I looked up "gorges" and found different meanings. There's one connected with eating (eating much), but I am at a loss how to combine it with "study" (perhaps, "preparations"?)...

  • It is probably a one-off usage. The issue is not only with 'gorge' (which can mean an activity of eating too much), but also with 'study' (is this the room or the activity, as in an 'all-night study, or something else?) and 'entertainment', which besides its everyday meanings also had several meanings that are no longer in use. The Captain was a boys' magazine, so you could find someone who was a boy in England in 1902 and ask them... :) What involves a gorge, a chicken, two boys, and 'an entertainment? I dunno. – Alan Carmack Jun 29 '16 at 2:40
  • What about "a course of gourmandizing"? – V.V. Jun 29 '16 at 3:18
  • Well, "a course of gormandizing" is ambiguous. What do you mean by that? – Alan Carmack Jun 29 '16 at 3:25
  • It probably is a one-off, "study-gorges" doesn't seem to show up on Ngrams. – Peter Jun 29 '16 at 3:26
  • 1
    "help" is an odd verb. – Tᴚoɯɐuo Jun 29 '16 at 13:42
3

The character's "previous experience of carving" occurred when he was at school: specifically, at a classic English boarding school ("public school"). There three or four boys, usually close friends, shared a room called a "study".
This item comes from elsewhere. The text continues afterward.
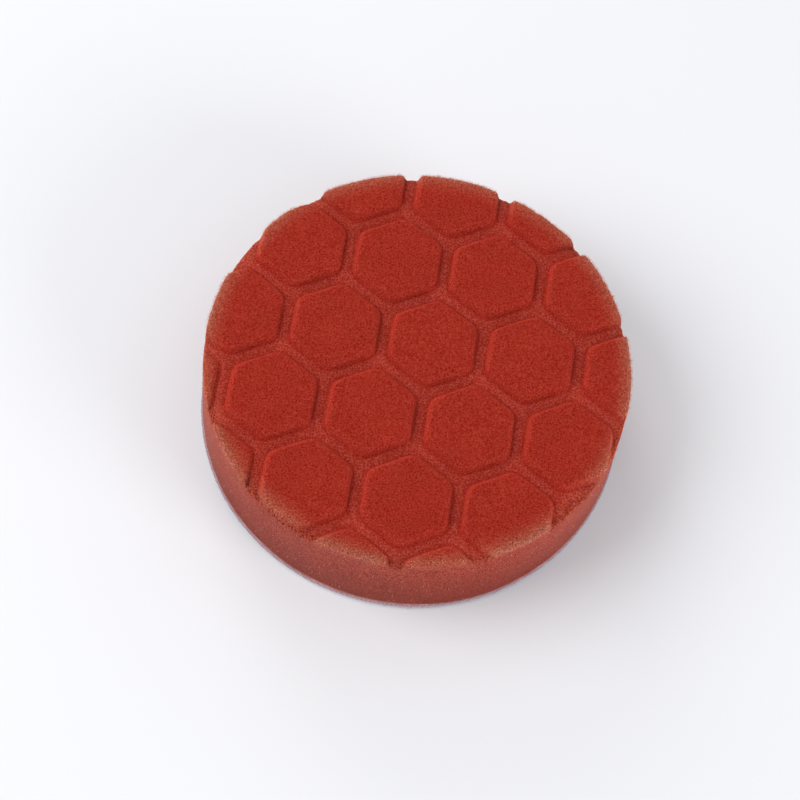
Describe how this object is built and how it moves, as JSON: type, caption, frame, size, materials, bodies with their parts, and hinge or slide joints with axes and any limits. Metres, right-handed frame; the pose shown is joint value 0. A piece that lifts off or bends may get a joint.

(I have no idea whether this system of accommodation was universal, or whether it survives today, but it's common to all the Victorian and Edwardian school stories I've read, from Arnold to Kipling and Wodehouse. Hogwarts appears to have the same system but doesn't use the term study.)

A "study-gorge" is presumably schoolboy slang for a feast at which the friends brought large quantities of food to their study and consumed it there.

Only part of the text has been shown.